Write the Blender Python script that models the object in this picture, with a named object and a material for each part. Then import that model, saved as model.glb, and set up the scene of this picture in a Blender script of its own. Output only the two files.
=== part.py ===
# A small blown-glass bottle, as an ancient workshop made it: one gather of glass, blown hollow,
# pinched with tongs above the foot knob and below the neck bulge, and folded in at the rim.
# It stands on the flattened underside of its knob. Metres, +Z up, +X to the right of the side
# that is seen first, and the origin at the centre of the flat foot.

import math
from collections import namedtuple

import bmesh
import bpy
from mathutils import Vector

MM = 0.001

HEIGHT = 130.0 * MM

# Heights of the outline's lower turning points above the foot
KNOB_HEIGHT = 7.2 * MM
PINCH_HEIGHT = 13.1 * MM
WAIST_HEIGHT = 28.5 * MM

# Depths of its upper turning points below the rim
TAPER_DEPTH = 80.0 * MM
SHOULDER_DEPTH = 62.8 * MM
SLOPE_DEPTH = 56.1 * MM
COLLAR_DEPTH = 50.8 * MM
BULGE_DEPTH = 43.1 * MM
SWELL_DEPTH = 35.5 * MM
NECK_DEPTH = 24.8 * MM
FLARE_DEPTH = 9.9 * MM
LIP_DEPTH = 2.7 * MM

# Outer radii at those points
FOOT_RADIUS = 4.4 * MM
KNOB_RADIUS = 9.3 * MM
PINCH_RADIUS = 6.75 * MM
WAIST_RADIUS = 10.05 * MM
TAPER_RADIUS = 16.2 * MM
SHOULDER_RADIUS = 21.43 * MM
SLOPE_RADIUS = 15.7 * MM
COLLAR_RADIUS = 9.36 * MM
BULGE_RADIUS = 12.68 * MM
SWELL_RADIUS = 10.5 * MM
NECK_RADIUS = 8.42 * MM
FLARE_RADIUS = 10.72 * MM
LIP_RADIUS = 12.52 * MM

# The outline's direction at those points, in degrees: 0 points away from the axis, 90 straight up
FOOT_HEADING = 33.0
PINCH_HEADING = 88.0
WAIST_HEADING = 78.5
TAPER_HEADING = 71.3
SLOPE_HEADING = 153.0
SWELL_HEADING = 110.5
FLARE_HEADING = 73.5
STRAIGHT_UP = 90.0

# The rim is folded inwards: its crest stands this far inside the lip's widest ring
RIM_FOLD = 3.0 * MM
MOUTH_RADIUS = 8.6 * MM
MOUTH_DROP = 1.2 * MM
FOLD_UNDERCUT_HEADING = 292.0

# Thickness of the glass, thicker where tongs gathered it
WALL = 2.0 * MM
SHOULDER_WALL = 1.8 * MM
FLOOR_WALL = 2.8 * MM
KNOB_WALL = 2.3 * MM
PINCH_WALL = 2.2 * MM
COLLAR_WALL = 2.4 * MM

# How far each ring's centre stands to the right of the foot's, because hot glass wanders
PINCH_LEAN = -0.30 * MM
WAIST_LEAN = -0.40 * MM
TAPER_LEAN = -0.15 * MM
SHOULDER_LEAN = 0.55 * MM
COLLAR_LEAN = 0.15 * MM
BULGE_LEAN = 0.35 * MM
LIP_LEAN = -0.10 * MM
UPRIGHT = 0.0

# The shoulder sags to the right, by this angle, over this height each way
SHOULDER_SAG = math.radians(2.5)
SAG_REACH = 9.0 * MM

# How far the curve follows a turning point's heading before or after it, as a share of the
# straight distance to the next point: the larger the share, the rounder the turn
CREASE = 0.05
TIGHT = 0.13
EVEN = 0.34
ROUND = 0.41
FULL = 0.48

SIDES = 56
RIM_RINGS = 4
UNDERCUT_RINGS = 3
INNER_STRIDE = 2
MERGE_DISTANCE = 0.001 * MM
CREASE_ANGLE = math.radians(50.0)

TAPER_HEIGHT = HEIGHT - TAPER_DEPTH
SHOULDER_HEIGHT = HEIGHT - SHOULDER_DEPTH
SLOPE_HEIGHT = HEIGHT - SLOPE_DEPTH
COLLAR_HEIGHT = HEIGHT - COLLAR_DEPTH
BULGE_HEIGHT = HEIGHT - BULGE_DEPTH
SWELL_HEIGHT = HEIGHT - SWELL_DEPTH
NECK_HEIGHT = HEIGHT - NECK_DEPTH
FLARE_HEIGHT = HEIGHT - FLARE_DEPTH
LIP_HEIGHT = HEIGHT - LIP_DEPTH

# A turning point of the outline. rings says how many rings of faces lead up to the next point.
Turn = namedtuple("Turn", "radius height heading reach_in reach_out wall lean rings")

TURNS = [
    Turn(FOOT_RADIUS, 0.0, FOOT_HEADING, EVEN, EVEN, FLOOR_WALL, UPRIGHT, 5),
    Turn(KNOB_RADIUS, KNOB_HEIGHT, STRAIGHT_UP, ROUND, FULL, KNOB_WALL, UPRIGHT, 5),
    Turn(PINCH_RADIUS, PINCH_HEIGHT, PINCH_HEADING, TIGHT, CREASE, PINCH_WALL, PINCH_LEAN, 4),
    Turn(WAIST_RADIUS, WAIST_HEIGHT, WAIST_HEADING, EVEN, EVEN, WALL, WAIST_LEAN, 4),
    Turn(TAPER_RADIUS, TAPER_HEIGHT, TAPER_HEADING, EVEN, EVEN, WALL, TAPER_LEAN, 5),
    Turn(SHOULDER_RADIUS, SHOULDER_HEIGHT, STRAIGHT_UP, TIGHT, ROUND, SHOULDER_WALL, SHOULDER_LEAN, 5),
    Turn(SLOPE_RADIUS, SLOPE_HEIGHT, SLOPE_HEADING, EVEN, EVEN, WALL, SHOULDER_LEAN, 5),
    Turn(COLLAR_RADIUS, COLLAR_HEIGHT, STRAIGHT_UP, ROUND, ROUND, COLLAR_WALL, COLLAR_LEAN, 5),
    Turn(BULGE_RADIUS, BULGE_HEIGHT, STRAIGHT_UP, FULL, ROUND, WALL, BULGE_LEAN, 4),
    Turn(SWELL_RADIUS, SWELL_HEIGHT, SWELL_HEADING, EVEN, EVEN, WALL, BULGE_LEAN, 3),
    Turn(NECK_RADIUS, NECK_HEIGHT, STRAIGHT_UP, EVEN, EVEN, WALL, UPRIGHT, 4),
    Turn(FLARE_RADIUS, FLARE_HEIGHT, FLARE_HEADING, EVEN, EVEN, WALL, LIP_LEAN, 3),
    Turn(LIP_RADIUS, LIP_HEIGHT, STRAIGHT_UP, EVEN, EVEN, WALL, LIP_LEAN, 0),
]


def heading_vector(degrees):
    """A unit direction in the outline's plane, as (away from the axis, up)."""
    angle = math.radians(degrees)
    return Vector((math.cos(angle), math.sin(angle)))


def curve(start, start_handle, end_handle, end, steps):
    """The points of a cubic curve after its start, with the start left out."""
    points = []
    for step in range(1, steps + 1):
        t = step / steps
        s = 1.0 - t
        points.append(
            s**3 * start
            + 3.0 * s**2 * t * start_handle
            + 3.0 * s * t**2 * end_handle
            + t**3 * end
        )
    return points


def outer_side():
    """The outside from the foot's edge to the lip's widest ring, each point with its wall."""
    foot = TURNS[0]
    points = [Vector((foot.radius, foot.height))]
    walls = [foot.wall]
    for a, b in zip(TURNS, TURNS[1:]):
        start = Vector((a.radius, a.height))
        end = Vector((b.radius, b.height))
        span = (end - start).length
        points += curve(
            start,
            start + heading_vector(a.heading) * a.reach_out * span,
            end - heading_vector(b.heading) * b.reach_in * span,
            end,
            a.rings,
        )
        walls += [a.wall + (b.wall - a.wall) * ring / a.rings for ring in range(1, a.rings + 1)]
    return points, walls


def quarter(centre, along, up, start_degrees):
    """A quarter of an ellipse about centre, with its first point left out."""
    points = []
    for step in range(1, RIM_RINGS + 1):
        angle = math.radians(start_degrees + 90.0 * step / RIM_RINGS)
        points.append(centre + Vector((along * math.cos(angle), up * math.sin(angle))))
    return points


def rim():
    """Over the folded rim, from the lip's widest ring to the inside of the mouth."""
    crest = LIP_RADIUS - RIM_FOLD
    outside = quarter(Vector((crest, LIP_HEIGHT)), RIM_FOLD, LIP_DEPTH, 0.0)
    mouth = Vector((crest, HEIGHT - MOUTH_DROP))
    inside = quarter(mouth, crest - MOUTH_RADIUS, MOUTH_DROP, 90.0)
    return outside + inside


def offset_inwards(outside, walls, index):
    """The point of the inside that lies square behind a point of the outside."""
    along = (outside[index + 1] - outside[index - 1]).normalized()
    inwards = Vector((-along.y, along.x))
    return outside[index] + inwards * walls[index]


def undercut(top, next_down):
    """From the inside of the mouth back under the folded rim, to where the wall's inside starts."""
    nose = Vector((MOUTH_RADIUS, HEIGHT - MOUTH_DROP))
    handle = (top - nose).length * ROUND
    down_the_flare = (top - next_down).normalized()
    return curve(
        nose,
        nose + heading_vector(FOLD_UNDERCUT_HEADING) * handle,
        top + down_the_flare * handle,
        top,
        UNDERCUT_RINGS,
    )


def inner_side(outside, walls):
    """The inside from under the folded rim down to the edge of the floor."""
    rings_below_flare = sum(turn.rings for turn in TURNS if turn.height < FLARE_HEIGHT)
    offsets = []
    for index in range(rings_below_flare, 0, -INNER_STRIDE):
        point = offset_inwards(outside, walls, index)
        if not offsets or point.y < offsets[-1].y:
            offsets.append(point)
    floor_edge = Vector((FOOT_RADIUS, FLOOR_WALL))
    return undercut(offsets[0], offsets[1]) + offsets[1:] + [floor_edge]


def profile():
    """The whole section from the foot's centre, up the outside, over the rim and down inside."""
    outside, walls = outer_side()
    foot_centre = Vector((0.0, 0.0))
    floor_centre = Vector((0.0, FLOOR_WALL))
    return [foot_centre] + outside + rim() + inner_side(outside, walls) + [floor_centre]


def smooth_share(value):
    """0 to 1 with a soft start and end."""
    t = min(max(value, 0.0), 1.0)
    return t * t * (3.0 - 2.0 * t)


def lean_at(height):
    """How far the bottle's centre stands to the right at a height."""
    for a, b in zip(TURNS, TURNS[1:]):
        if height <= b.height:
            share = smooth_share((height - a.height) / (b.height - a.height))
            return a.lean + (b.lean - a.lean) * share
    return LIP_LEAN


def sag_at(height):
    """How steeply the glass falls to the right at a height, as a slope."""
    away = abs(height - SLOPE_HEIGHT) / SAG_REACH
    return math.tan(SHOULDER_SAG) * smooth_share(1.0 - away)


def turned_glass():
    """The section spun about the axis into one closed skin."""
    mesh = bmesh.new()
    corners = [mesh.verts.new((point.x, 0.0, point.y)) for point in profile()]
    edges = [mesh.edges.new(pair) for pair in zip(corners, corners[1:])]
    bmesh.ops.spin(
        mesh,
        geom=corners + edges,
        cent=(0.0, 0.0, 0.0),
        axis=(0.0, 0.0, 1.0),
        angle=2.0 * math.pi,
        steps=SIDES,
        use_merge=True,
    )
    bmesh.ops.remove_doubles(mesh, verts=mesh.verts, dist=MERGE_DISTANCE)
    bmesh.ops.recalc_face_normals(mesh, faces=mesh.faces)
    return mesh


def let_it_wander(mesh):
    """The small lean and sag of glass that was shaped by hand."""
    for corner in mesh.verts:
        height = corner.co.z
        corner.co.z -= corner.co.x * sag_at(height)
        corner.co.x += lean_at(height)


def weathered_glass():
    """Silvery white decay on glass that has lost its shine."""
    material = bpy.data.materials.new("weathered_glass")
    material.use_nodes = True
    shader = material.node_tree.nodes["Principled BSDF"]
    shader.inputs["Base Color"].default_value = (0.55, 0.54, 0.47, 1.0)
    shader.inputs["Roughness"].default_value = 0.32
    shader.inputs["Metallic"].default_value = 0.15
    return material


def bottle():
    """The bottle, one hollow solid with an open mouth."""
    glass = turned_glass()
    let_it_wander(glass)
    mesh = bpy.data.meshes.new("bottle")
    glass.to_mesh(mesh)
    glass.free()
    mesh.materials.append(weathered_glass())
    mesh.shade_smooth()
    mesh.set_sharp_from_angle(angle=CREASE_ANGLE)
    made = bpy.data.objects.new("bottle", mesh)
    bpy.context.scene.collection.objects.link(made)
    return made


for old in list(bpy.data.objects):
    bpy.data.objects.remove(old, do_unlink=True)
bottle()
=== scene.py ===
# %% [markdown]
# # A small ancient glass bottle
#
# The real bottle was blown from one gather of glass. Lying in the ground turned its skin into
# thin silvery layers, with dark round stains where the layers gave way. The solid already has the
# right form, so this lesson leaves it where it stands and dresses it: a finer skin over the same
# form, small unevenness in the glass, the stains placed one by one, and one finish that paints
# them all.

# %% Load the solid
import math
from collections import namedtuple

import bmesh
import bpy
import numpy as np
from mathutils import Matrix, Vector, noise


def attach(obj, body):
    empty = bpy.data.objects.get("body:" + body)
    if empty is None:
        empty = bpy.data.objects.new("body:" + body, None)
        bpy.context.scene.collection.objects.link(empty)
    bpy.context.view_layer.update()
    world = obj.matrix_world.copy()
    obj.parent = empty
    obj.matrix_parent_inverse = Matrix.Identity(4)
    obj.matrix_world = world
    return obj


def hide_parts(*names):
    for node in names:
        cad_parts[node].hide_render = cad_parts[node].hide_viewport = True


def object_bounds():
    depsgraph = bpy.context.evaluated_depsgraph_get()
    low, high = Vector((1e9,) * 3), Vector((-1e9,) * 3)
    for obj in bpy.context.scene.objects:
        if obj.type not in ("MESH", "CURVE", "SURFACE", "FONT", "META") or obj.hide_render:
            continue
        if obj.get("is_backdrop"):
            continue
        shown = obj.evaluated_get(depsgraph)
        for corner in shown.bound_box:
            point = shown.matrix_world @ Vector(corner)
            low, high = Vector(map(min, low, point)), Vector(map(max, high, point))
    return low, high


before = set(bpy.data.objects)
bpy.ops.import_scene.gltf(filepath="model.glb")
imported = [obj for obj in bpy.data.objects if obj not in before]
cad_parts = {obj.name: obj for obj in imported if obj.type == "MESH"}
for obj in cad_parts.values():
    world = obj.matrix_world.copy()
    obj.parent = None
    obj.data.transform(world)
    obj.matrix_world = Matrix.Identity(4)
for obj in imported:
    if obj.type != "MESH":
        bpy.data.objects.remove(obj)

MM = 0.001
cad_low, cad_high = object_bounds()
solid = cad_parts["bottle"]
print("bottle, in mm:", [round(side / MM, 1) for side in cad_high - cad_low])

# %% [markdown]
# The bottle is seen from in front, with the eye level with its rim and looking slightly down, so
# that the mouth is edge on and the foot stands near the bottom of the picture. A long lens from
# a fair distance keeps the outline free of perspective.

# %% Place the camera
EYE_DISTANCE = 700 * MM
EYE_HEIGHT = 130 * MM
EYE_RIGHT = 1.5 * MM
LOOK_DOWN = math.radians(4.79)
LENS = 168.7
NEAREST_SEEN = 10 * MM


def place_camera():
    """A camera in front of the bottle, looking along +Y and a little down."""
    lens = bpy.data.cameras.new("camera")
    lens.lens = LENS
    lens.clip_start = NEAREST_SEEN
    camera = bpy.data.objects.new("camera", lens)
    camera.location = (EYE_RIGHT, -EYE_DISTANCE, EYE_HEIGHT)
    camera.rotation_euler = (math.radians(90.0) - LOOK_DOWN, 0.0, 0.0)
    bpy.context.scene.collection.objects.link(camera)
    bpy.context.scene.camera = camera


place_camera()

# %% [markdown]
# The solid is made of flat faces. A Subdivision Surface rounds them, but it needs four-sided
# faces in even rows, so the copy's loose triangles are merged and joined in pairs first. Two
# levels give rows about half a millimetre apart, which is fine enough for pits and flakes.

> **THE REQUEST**
Extract all lines from the material above that include the word "depsgraph".

> **SOLUTION TO THIS TASK**
    depsgraph = bpy.context.evaluated_depsgraph_get()
        shown = obj.evaluated_get(depsgraph)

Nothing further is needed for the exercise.